Será simplesmente um problema idiomático? Acho que não. A relação fluente e sensual entre o Reino Unido e os Estados Unidos tem muito mais a ver com o fator "jovem" que rege ambas as sociedades, desde a revolução cultural dos anos 60, do que o fato de terem em comum a língua inglesa. Tanto é que a Austrália e o Canadá não estão incluídos nessa parceria.
A relação é orgânica e, se seu sucesso se devesse à língua em comum, deveríamos ter também uma ponte ligando o Rio a Lisboa. Cadê ela? Fora os eventuais "festivais" culturais, não há nada de orgânico rolando entre essas duas cidades, infelizmente. Não se vê no Rio milhares de jovens portugueses com o celular na mão, dirigindo empresas, espetáculos, enfim, berrando suas identidades pelas ruas. Não se vê, tampouco, cariocas fazendo o mesmo em Lisboa.
Também nos editoriais daquele dia, sobre as indicações, o sotaque anglo-americano se misturava. Ao defender a nomeação do brilhante "Gênio Indomável", de autoria do superjovem Matt Damon, ou ao atacar a Academia pela exclusão de Steven Spielberg, o inglês Harold Evans (editor do tablóide "Daily News", de NY) ou a inglesa Tina Brown (editora da revista "New Yorker") concretizavam o sonho do colonizador e colonizado.

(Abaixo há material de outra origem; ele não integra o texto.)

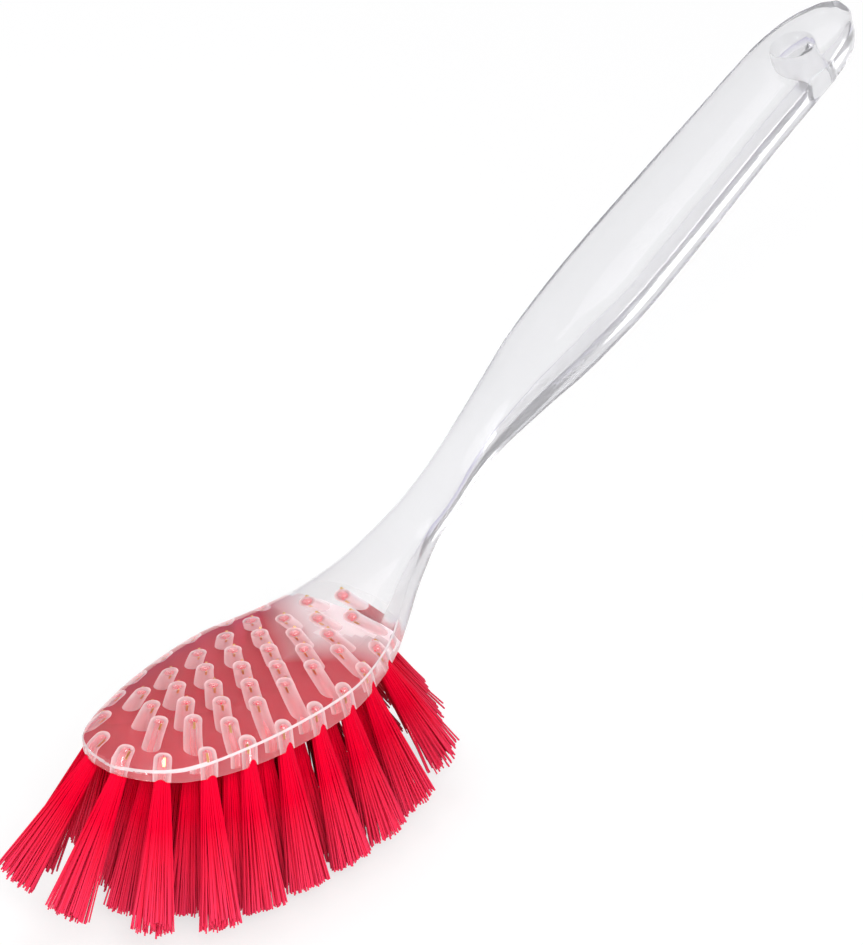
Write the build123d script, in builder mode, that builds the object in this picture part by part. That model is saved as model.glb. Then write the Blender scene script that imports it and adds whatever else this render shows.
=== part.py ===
"""A clear dish brush: one moulding for head, neck and grip, folded bristle tufts and their wire anchors.

The head lies along X with its tip towards -X, its bristles hang down and the handle rises towards +X.
Millimetres. The origin is level with the lowest bristle ends, under the middle of the whole brush.
"""

import os
from collections import namedtuple
from math import atan2, cos, hypot, pi, sin

from build123d import *

# Side view of the moulding: the head is level, the heel bends up and the handle carries on
head_length = 85.0
heel_rise = 10.3
handle_length = 153.2
handle_rise = 55.8

# Widest section of the head: half width, dome above the rim line, side wall below it, rounded underside
head_half_width = 19.2
head_crown = 5.0
head_wall = 4.4
head_belly = 1.6

# Widest section of the grip
grip_half_width = 10.4
grip_crown = 2.2
grip_wall = 5.2
grip_belly = 3.2

# Hang hole, square to the grip near its end
hang_hole_radius = 4.8
hang_hole_setback = 17.1

# Blind holes for the tufts
tuft_hole_radius = 1.6
tuft_hole_depth = 8.5
hole_end_fillet = 1.2
crown_skin = 1.3

# Rows of tufts inside the rim, counted outwards from the middle row
tuft_pitch = 8.4
row_spacing = 5.4
row_start = 10.0
row_tufts = (8, 7, 5)

# The ring of tufts that breaks out through the rim's lower edge, on each side of the one at the tip
rim_inset = 1.15
rim_pitch = 8.4
rim_tufts_per_side = 8

# How the tufts lean: little at the middle of the head, more towards its tip, heel and sides
splay_centre = 34.0
splay_reach = 33.0
end_lean_share = 0.30
end_curl_share = 0.55
heel_lean_limit_share = 0.62
side_lean_share = 0.21
tip_fan_share = 1.05
tip_fan_length = 24.0

# Bristles: a few thick strands stand for each tuft, fused to the plug that fills its hole
tuft_clearance = 0.05
bristle_reach = 27.5
rounded_trim = 3.0
trim_half_length = 40.0
trim_half_width = 21.0
strand_radius = 0.42
strand_sides = 3
ring_strands = 7
root_ring_radius = 1.05
flare_radius = 2.75
strand_overlap = 1.5
floor_cut = 0.5

# Flat wire anchors, driven across the blind ends so that they bite into the moulding
anchor_thickness = 0.4
anchor_height = 1.6
anchor_bite = 0.35
anchor_fold = 1.0
anchor_turn = 40.0
anchor_clearance = 0.03

overrun = 6.0

# The quarter curve above the rim line, from the rim to the ridge, as shares of half width and crown
crown_shares = ((1, 0), (0.90, 0.55), (0.55, 0.90), (0, 1))
# The quarter curve of the underside, from the wall's lower edge to the middle
belly_shares = ((1, 0), (0.80, 0.60), (0.45, 1), (0, 1))

# Along the head: station, rise, half width, crown, wall and belly, as shares of the head's own sizes
head_shares = (
    (0.000, 0.000, 0.120, 0.30, 0.360, 0.20),
    (0.007, 0.000, 0.255, 0.36, 0.400, 0.26),
    (0.024, 0.000, 0.430, 0.44, 0.450, 0.34),
    (0.047, 0.000, 0.575, 0.53, 0.520, 0.45),
    (0.082, 0.000, 0.685, 0.64, 0.620, 0.58),
    (0.129, 0.000, 0.770, 0.76, 0.760, 0.72),
    (0.188, 0.000, 0.845, 0.87, 0.880, 0.85),
    (0.259, 0.000, 0.917, 0.95, 0.960, 0.94),
    (0.353, 0.000, 0.975, 1.00, 1.000, 1.00),
    (0.447, 0.000, 1.000, 1.00, 1.000, 1.00),
    (0.524, 0.000, 0.985, 1.00, 1.000, 1.00),
    (0.600, 0.000, 0.905, 0.98, 1.000, 1.00),
    (0.647, 0.010, 0.840, 0.96, 1.000, 1.00),
    (0.694, 0.045, 0.770, 0.93, 0.990, 1.02),
    (0.735, 0.095, 0.700, 0.90, 0.975, 1.05),
    (0.776, 0.190, 0.620, 0.86, 0.960, 1.08),
    (0.824, 0.330, 0.530, 0.80, 0.930, 1.14),
    (0.882, 0.535, 0.425, 0.72, 0.890, 1.20),
    (0.941, 0.765, 0.345, 0.64, 0.860, 1.24),
    (1.000, 1.000, 0.283, 0.56, 0.830, 1.24),
)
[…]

Assim como na última frase de Matt Damon em "Gênio Indomável", "...vou viajar três milhas para ver se eu acho minhas raízes em outro lugar", o Oscar celebra uma relação de amor entre duas nações. Assim como essa festa -e o jogo de apostas da esquina-, a vida e a arte surpreendem muito mais pelas suas estupendas improbabilidades.